Jackson, who started 20 games for Minnesota from 2006-10, won the job and started 14 games that season. The Seahawks were 7-7 in those games and 7-9 overall. He suffered a pectoral-muscle strain against the Giants on Oct. 9 and after missing one game — a 6-3 defeat at Cleveland — played with the injury the rest of the season, taking over in relief of Whitehurst in Seattle’s next game.
“He embodies everything that our team is,” left tackle Russell Okung once said of Jackson, whose willingness to tough out the 2011 season and play through the injury earned him enduring respect in the locker room.
Seattle went on to win five of its last eight games that season with Jackson as the starter during a stretch when the Legion of Boom defense began to mature. Many around the team have long pointed to that stretch as key in the rise of a group that would win the Super Bowl two years later.
The Seahawks, though, then signed Matt Flynn and drafted Wilson following the 2011 season, and Jackson was traded to Buffalo.
He never played for the Bills, and the following year was cut by Buffalo. He quickly re-signed with the Seahawks to back up Wilson, a move met with great enthusiasm in the locker room.
“We thought of Tarvaris as a tremendously tough football player and competitive kid that battled for us,” Carroll said in 2013 when the team brought back Jackson. “We’re a little better than we were in those days, so we bring him back with the thought that he’ll make this a very competitive situation.”
Jackson never started another game but served as the backup for Wilson the next three seasons, signing one-year contracts to return in 2014 and 2015.
Jackson got to play the final series of Seattle’s 43-8 Super Bowl victory over Denver in 2014, a season in which he appeared in three games, completing 10 of 13 passes and throwing a touchdown in a September blowout of Jacksonville.
He returned to play the 2014 and 2015 seasons, appearing in one game in 2014 and four in 2015.
In the 2014 season, he earned a reputation as something of a good-luck charm for coin flips. Seattle memorably won tosses to get the ball first and win overtime games against Denver in the regular season and then against Green Bay in the NFC Championship Game, a victory that propelled the Seahawks to their third Super Bowl.

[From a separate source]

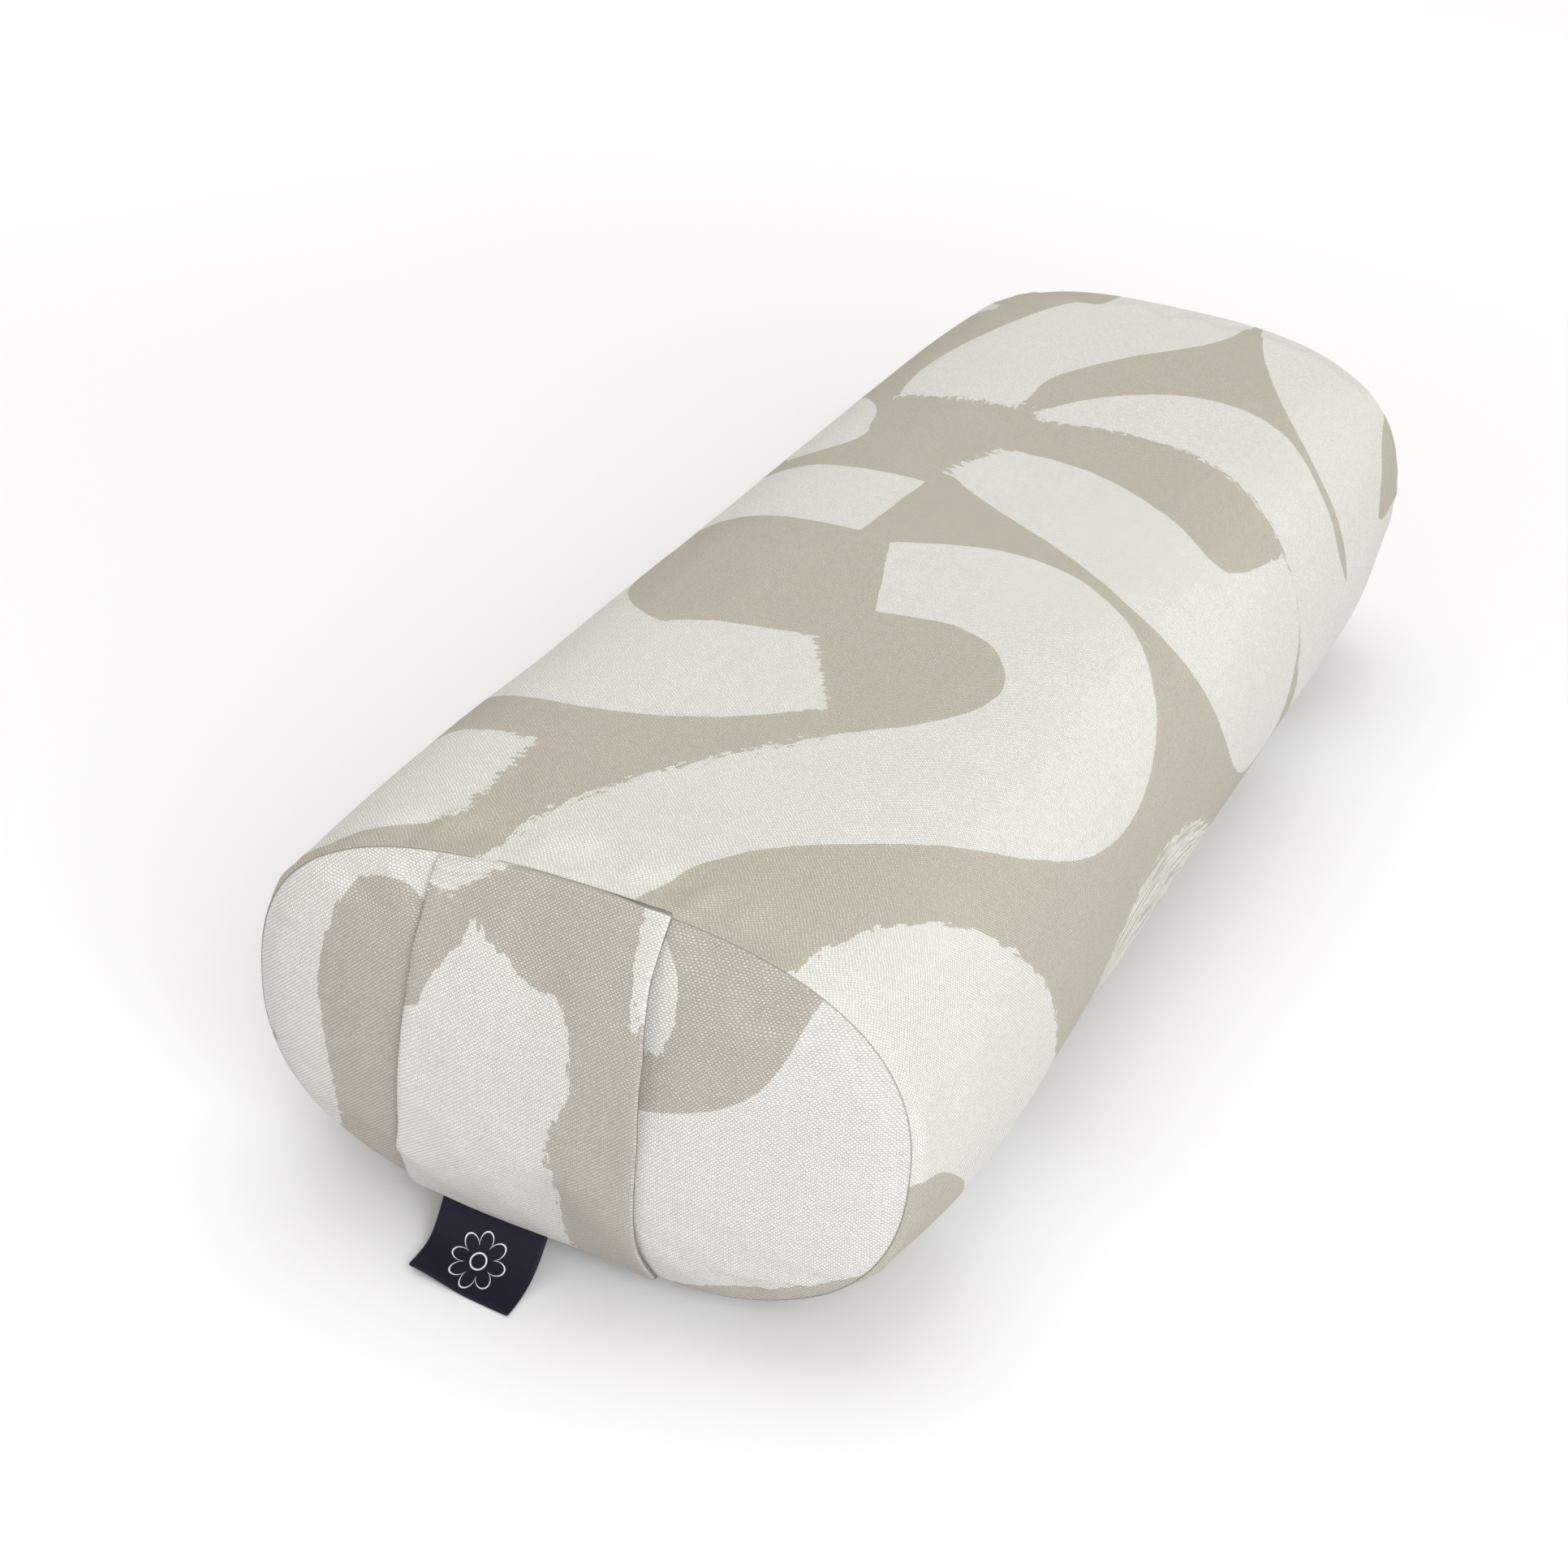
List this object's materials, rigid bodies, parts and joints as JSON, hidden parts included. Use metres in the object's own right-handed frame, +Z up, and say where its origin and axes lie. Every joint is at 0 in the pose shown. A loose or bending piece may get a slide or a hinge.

Each time, Jackson was sent out to handle the duties so Wilson could concentrate on talking to coaches about plans for overtime. Each time, Jackson watched as opponents made the call, with the coin instead going in Seattle’s favor.
“That guy, I don’t want to break his luck, but I mean, that guy is something else, man,” Wilson said after the NFC title game victory over Green Bay.
The Seahawks decided to go in a different direction with their backup spot in 2016, signing undrafted rookie free agent Trevone Boykin and also going with Jake Heaps as a backup in training camp, though Carroll had at one point said the team hoped to re-sign Jackson.
Jackson had hoped to keep playing.
But an incident in June 2016, when he was charged with aggravated assault with a deadly weapon for allegedly pulling a gun on his wife, effectively ended his career, Jackson said.
The charges were dropped, but Jackson told the St. Paul Pioneer Press in 2018 that he felt no team was willing to sign him after the charge.
“It hurt me a whole lot,” Jackson said then. “It’s no doubt I would have got a call (from an NFL team) to at least get a chance to go compete for a backup job, but it didn’t happen because of that. Once they put my name up, of course that’s going to come up and (teams said), ‘We don’t want to deal with it.’ “
Jackson began pursuing a coaching career and worked at the high-school level in 2016 and 2017. He became a quality-control and quarterbacks coach in 2018 at his alma mater, Alabama State, and then moved to Tennessee State in 2019 as offensive analyst and quarterbacks coach. Jackson received a degree in psychology from Troy State in 2014.
Jackson is survived by his wife Lakitta and three children, Tarvaris, Takayla and Tyson.